Apabila dikelola dengan tepat, sistem agroforestry secara biofisik, ekonomis dan budaya
cocok untuk berbagai kondisi iklim, topografi, geologi, hidrologi, dan situasi tanah. Di daerah
yang sumberdaya lahannya relatif langka, tumbuhan pohon dan perennial berkayu lainnya
dapat dibudidayakan di lahan pertanian atau lahan gembalaan . Misalnya, tanaman pohon
dapat dimasukkan ke dalam sistem pertanaman semusim pada lembah dataran rendah yang
subur yang sangat cocok bagi pertanian intensif. Sistem penanaman pagar lapangan untuk
menjadi pagar hidup guna menangkal angin dan menghasilkan kayubakar atau hijauan pakan
(misalnya di India). Pohon telah ditanam dalam jalur-jalur lorong "(alley)" melintang lereng di
antara padi gogo dan jagung pada lahan-lahan curam untuk menyediakan mulsa, kompos,
kayubakar, dan timber kecil-kecil dan untuk mereduksi kehilangan tanah dengan jalan
perkembangan terras secara bertahap dari hasil penangkapan sedimen pada barisan
pepohonan.
Sistem seperti ini menjadi sistem yang sustainable di Cebu, Filipina. Teladan-teladan
lain tentang kultivasi simultan pohon dan tanaman semusim adalah berbagai tipe sistem
pekarangan multistory dimana berbagai perennial dan kadangkala sedikit tanaman semusim
bersama dengan pohon. Di daerah-daerah dimana densitas populasi penduduk masih relatif
rendah dan lahan relatif banyak, maka sistem agroforestry temporer dengan suatu rotasi
pohon dan tanaman semusim dapat dilakukan. Ada dua pendekatan utama yang sering
digunakan bagi pengembangan agroforestry. Pendekatan pertama terdiri atas introduksi
pohon ke dalam sistem tanaman semusim atau sistem grazing. Tujuannya seringkali adalah
untuk menstabilkan penggunaan lahan secara umum dan untuk mengendalikan erosi terutama
untuk memelihara produksi pertanian pada lahan yang secara biofisik tidak sesuai. Pendekatan
yang ke dua terdiri atas kegiatan konversi lahan berhutan menjadi sistem agroforestry sebagai
upaya untuk meningkatkan produksi komoditi komersial atau produk-produk subsisten.

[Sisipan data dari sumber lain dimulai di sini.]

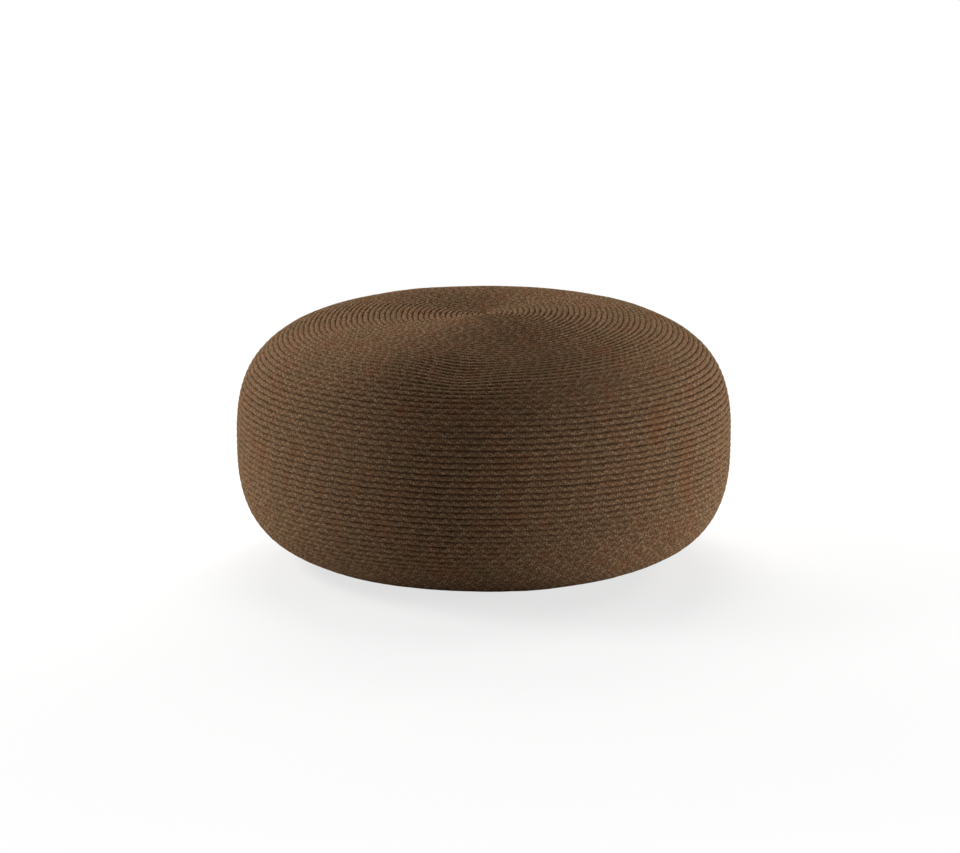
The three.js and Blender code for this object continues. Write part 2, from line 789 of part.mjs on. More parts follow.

Pengadopsian sistem agroforestry sebagai suatu tipe penggunaan lahan biasanya akan
diputuskan oleh individu pemilik lahan atau pengguna lahan, berdasarkan atas kelayakan sosial
7
dan strategi minimisasi resiko atau perkiraan manfaat ekonomis. Dengan demikian sistem
agroforestry harus dirancang secara khusus berdasarkan kondisi daerah setempat, dengan
memperhatikan praktek penggunaan lahan yang berlaku secara lokal, kebutuhan masyarakat
akan pa- ngan, kayu bakar, timber, dan produk lainnya; serta preferensi masyarakat setempat.
Disamping faktor-faktor ekonomi, sosial, dan politik ini, ternyata kendala biofisik yang
berhubungan dengan kapabilitas lahan dan dampak fisik seperti perubahan rejim air, erosi,
sedimentasi, dan polusi agrokimia sangat penting bagi perencana land-use. Secara ideal, faktor
terakhir ini harus dipertimbangkan secara seksama dalam setiap sistem agroforestry.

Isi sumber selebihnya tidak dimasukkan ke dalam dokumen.